• _WHAT THE EXERCISE ASKS_:
Could you write out the opening lines of the data, word for word, stopping after the line that contains "return PRINT_START +"?

• _DATA SECTION_:
----

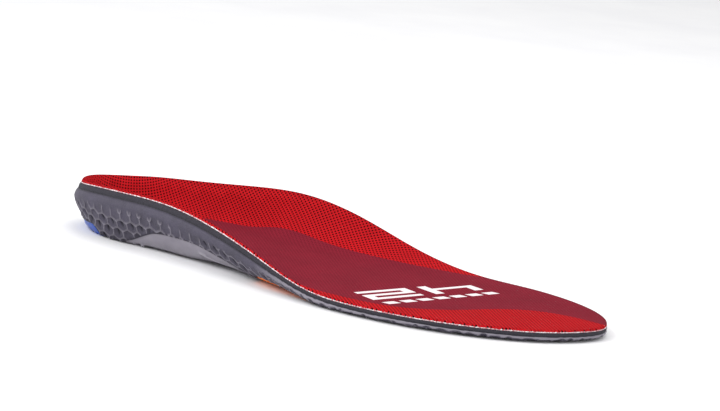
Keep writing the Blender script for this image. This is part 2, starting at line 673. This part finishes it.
ZONE = [(14, -46), (-4, -16), (4, 6), (16, 16.0), (30, 20.5), (52, 24.5), (72, 25.3), (93, 22.8),
        (115, 22.8), (130, 25.3), (144, 29.2), (161, 36.0), (172, 41.5), (184, 50.0)]
STRIPE = [(120, -60), (136, -51.5), (148, -47.5), (162, -45.5), (178, -42.0), (191, -33.5),
          (203, -18.0), (213, -1.5), (222, 6.5), (232, 10.5), (243, 11.5), (262, 9.0)]
PRINT_START, PRINT_ALONG = np.array([177.0, 31.0]), np.array([-0.30, -0.954])
FOUR = [(0, 13), (0, 4.6), (23, 4.6), (23, 0), (28, 0), (28, 13), (23, 13), (23, 7.2), (5, 7.2), (5, 13)]
TWO = [(0, 13), (29, 13), (29, 5.2), (5, 5.2), (5, 2.6), (29, 2.6),
       (29, 0), (0, 0), (0, 7.8), (24, 7.8), (24, 10.4), (0, 10.4)]


DASH = [(0, 0), (6.6, 0), (5.2, 3.6), (-1.4, 3.6)]
DASH_PITCH, DASH_LIFT = 9.6, 17.4
THREADS_A_STEP = 4       # cut threads to each step of the rim


def printed(points, start, lift):
    points = np.asarray(points, float) + [start, lift]
    upward = np.array([-PRINT_ALONG[1], PRINT_ALONG[0]])
    return PRINT_START + points[:, :1] * PRINT_ALONG + points[:, 1:] * upward


def fine(loop, step=1.2):
    out = []
    for a, b in zip(loop, np.roll(loop, -1, axis=0)):
        n = max(1, int(np.linalg.norm(b - a) / step))
        out.append(np.linspace(a, b, n + 1)[:-1])
    return np.vstack(out)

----

• _EXERCISE SOLUTION_:
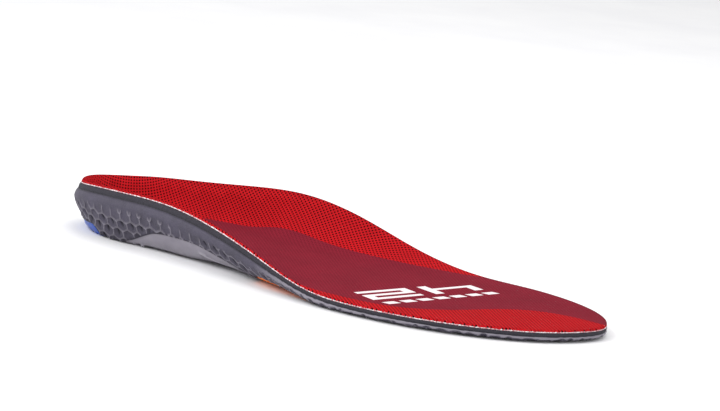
Keep writing the Blender script for this image. This is part 2, starting at line 673. This part finishes it.
ZONE = [(14, -46), (-4, -16), (4, 6), (16, 16.0), (30, 20.5), (52, 24.5), (72, 25.3), (93, 22.8),
        (115, 22.8), (130, 25.3), (144, 29.2), (161, 36.0), (172, 41.5), (184, 50.0)]
STRIPE = [(120, -60), (136, -51.5), (148, -47.5), (162, -45.5), (178, -42.0), (191, -33.5),
          (203, -18.0), (213, -1.5), (222, 6.5), (232, 10.5), (243, 11.5), (262, 9.0)]
PRINT_START, PRINT_ALONG = np.array([177.0, 31.0]), np.array([-0.30, -0.954])
FOUR = [(0, 13), (0, 4.6), (23, 4.6), (23, 0), (28, 0), (28, 13), (23, 13), (23, 7.2), (5, 7.2), (5, 13)]
TWO = [(0, 13), (29, 13), (29, 5.2), (5, 5.2), (5, 2.6), (29, 2.6),
       (29, 0), (0, 0), (0, 7.8), (24, 7.8), (24, 10.4), (0, 10.4)]


DASH = [(0, 0), (6.6, 0), (5.2, 3.6), (-1.4, 3.6)]
DASH_PITCH, DASH_LIFT = 9.6, 17.4
THREADS_A_STEP = 4       # cut threads to each step of the rim


def printed(points, start, lift):
    points = np.asarray(points, float) + [start, lift]
    upward = np.array([-PRINT_ALONG[1], PRINT_ALONG[0]])
    return PRINT_START + points[:, :1] * PRINT_ALONG + points[:, 1:] * upward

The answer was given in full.